Comparto estas memorias de quien fue un segundo padre para mi y para muchos, acaecidas en el entonces apacible ensanche Naco de hace 40 años.

¡Que clase de vida, Roosevelt!

Conociste y repasaste decenas y decenas de naciones, recibiste el amor abnegado de tu esposa por más de medio siglo, ejerciste la profesión que te apasionaba y muchos te recordarán como el mejor. Y sin embargo, quienes hoy te lloran, no lo hacen por ello. Es que tenías el corazón demasiado grande.

Hace cuatro décadas, cuando resonaba una de tus expresiones favoritas, "vamo a da palo", en menos de 10 minutos todos los niños del sector ya habían salido de sus casas con sus guantes y se iban al otro lado de la acera a tratar de manejar las líneas contundentes que salían del madero, misión imposible.

Lo que más me sorprendía era como nunca tus batazos rompieron un bombillo, ni un cristal en los balcones, ponías la pelota donde querías, disfrutabas sin dañar a nadie; así fue tu vida, la de un hedonista ético, el hombre que nunca desperdiciaba una buena tertulia o un momento de placer, sin afectar al prójimo, cual filósofo sibarita que sabía vivir la vida de manera intensa y espiritual.

Hace mucho que dejé de preguntarme cómo podría pagarte todo lo que hiciste por mí; no iba a poder.
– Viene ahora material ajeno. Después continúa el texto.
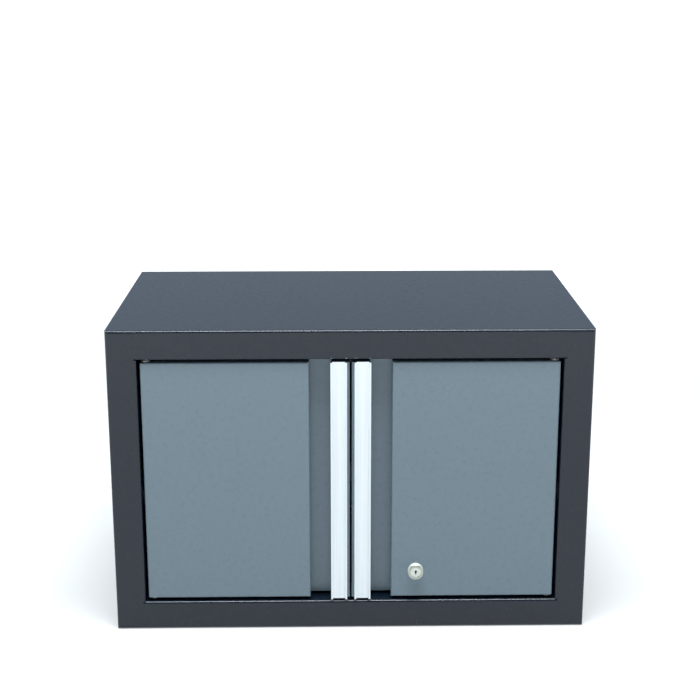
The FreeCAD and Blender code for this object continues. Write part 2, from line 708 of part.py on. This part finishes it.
# ---------------------------------------------------------------- every piece by name
def all_parts():
    """Each node's name and shape."""
    top = drilled_top_panel()
    parts = {
        "left_side_panel": left_side_panel(),
        "top_panel": top,
        "bottom_panel": mirrored_z(top_panel()),
        "back_panel": back_panel(),
        "upper_wall_rail": upper_wall_rail(),
        "shelf": shelf(),
        "catch_screws": catch_screws(),
        "door_bumpers": door_bumpers(),
        "left_upper_hinge_pin": left_upper_hinge_pin(),
        "left_lower_hinge_pin": left_lower_hinge_pin(),
        "left_upper_bush": left_upper_bush(),
        "left_upper_hinge_plate": left_upper_hinge_plate(),
        "left_door_skin": left_door_skin(),
        "left_door_liner": left_door_liner(),
        "left_pull_strip": left_pull_strip(),
        "left_strip_screws": left_strip_screws(),
        "left_strike_plate": left_strike_plate(),
        "left_strike_rivets": left_strike_rivets(),
        "left_catch_housing": left_catch_housing(),
        "left_catch_magnet": left_catch_magnet(),
        "lock_housing": lock_housing(),
        "lock_nut": lock_nut(),
        "lock_plug": lock_plug(),
        "lock_cam": lock_cam(),
        "lock_cam_screw": lock_cam_screw(),
    }
    clips = []
    for place, y in zip(("front", "rear"), UPRIGHT_Y):
        parts[f"left_{place}_upright"] = left_upright(y)
        clip = left_shelf_clip(y)
        clips += [clip, mirrored_x(clip)]
    parts["shelf_clips"] = Part.makeCompound(clips)
    parts["lower_wall_rail"] = mirrored_z(parts["upper_wall_rail"])
    parts["left_lower_bush"] = mirrored_z(parts["left_upper_bush"])
    parts["left_lower_hinge_plate"] = mirrored_z(parts["left_upper_hinge_plate"])
    for name in [n for n in parts if n.startswith("left_")]:
        parts["right_" + name[5:]] = mirrored_x(parts[name])
    parts["right_door_skin"] = drilled_for_lock(parts["right_door_skin"], LOCK_BODY_R + RUNNING)
    parts["right_door_liner"] = drilled_for_lock(parts["right_door_liner"], LINER_HOLE_R)
    return parts


def main():
    """Writes one STEP file for each node."""
    os.makedirs("parts", exist_ok=True)
    for name, shape in all_parts().items():
        solids = shape.Solids
        if not solids or not all(s.isValid() and s.Volume > 0 for s in solids):
            raise ValueError(f"{name} isn't a set of valid solids")
        out = solids[0] if len(solids) == 1 else Part.makeCompound(solids)
        out.exportStep(f"parts/{name}.step")
        print(f"{name}: {len(solids)} solids, {sum(s.Volume for s in solids):.0f} mm3")


main()
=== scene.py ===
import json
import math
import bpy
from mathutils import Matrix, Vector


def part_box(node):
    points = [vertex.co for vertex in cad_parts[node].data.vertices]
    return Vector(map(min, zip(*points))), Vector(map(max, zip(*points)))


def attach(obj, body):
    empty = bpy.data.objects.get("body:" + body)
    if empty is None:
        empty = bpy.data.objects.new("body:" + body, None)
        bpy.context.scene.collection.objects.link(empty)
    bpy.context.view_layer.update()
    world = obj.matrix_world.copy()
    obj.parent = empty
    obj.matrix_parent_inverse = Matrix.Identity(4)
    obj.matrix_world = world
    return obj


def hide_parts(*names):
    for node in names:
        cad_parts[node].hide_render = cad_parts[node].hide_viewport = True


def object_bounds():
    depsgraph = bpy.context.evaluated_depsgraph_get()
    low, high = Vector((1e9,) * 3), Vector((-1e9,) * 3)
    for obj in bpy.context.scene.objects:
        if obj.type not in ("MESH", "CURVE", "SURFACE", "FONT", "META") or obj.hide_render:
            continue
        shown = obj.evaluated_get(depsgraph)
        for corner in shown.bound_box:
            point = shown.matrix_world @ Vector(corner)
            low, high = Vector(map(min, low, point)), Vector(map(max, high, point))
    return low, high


bl_info = {
    "name": "Hanging Wall Cabinet",
    "version": (1, 0, 0),
    "blender": (4, 5, 0),
    "location": "View3D > Sidebar > Wall Cabinet",
    "description": "Finishes a sheet-steel wall cabinet: paint, pulls, lock, catches, hinges and studio",
    "category": "Object",
}

import bmesh
import bpy
from bpy.props import FloatProperty, FloatVectorProperty, PointerProperty
from mathutils import Matrix, Vector

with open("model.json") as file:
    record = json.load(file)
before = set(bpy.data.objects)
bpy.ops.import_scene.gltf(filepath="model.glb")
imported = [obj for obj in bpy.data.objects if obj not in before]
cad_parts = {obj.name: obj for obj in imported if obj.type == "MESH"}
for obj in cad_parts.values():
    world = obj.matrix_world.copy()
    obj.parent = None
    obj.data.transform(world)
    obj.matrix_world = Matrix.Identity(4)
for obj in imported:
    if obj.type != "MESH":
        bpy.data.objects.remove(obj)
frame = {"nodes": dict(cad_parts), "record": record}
CAD_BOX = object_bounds()

MM = 0.001
CREASE = math.radians(32)           # edges that turn more than this stay sharp
WHITE = (1, 1, 1, 1)
FLOOR_GLOW = (0.26, 0.26, 0.26, 1)  # the floor's own light close to the cabinet
NEAR_FLOOR = 0.9                    # the glow starts to rise this far from the origin
FAR_FLOOR = 2.2                     # and is white from here on
COOL_LIGHT = (0.92, 0.98, 1.0)      # the soft boxes' colour
COOL_SWEEP = (0.86, 1.0, 1.18, 1)   # the sky's colour, for everything but the camera
SIDES = ("left", "right")
FACE_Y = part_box("lock_housing")[0].y   # where the lock's face is
SEAM_X = 270.125 * MM               # middle of the gap between a rail and a stile
SEAM_Z = (165.3 * MM, 199.5 * MM)   # where that gap starts and ends, from the cabinet's middle


# ---------------------------------------------------------------- settings
def colour(name, description, default):
    return FloatVectorProperty(
        name=name, description=description, default=default, subtype="COLOR", size=3, min=0, max=1
    )


def length(name, description, default):
    return FloatProperty(
        name=name, description=description, default=default, unit="LENGTH", subtype="DISTANCE"
    )


def factor(name, description, default):
    return FloatProperty(name=name, description=description, default=default, subtype="FACTOR", min=0, max=1)


def angle(name, description, default):
    return FloatProperty(name=name, description=description, default=default, subtype="ANGLE")


class CabinetPaint(bpy.types.PropertyGroup):
    """Colours and surface of the powder coat."""

    casing: colour("Casing", "Powder coat of the casing and shelf", (0.004, 0.009, 0.020))
    doors: colour("Doors", "Powder coat of both doors", (0.158, 0.219, 0.263))
    casing_roughness: factor("Casing Roughness", "Sheen of the casing's textured coat", 0.30)
    door_roughness: factor("Door Roughness", "Sheen of the doors' smooth coat", 0.30)
    grain: length("Grain", "Width of one bump in the casing's texture", 0.9 * MM)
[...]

Aquel niño de siete años que subías con Roosvelin al séptimo cielo del estadio Quisqueya mientras transmitías no podía creer que estaba ahí, y cuando terminaba el juego y nos llevabas al clubhouse a darle la mano a Pedro Guerrero, Rafael Landestoy y otros grandes, presentándonos como adultos, estaba en las nubes. Luego te aparecías a la semana con un poster de Manny Mota, firmado por él, "To Gus, with my best wishes". Era demasiado.

Son incontables las estampas que recuerdo de tí. Fueron muchas las veces que te vi salir en aquel Impala grande azulísimo, todavía fresca la mañana, cuando tomabas el volante y sacabas de manera elegante el brazo izquierdo y lo dejabas caer. Aquel niño pensaba, "ahí va Roosevelt a tomar carretera, disfrutando de la naturaleza, recibiendo la caricia de la brisa, pensando en cómo su voz y su sapiencia van a ayudar a los Azucareros a ganar un campeonato, mañana también hay juego en La Romana, se quedará a dormir allá, donde lo tratan bien y es querido, cuando grande quisiera ser como él".

Varias veces me vi en apuros cuando siendo adolescente me iba en guagua a ver un juego a un estadio del Este, el juego se dilataba y no había manera de regresar a la capital, pero siempre aparecía tu mano mágica, consiguiendo un hospedaje extra en el club de la Costa o hablando con el chofer del equipo que al otro día jugaba en la capital, viniendo con los peloteros.

No somos pocos quienes fuimos iniciados en el periodismo por ti, Roosevelt. Un día me dijiste, "cuando veas el Jeep del periódico parqueado frente a casa, te vas conmigo, para que hagas ejercicios y practiques". Huelga decir que aproveche de manera sustanciosa al mejor profesor que podía tener, en veinte materias en la universidad no pude aprender tanto. Luego vino aquella gran escuela que fue la cadena de Grandes Ligas La Grande, transmitiendo cada noche junto a otros grandes desde la casa de tu padre.

Un día te llame y te pregunte si podías presentar mi libro, siendo al día siguiente la puesta en circulación. Solo me respondiste: "tráemelo", te lo leíste en una noche y al otro día estabas allá, con tu prosa inmaculada deleitando a todos los presentes. El problema vendría después, cuando uno tenía que hablar después de tí; siempre dejaste el listón muy alto. Tu discurso pasó a ser el prólogo de la segunda edición, parecía que lo había escrito un ajedrecista de muchos años. Cosas tuyas, Roosevelt.

Hoy mis ojos se humedecen, pero con la convicción de que estás en un lugar superior, el que te ganaste.¡Buen trabajo, Roosevelt!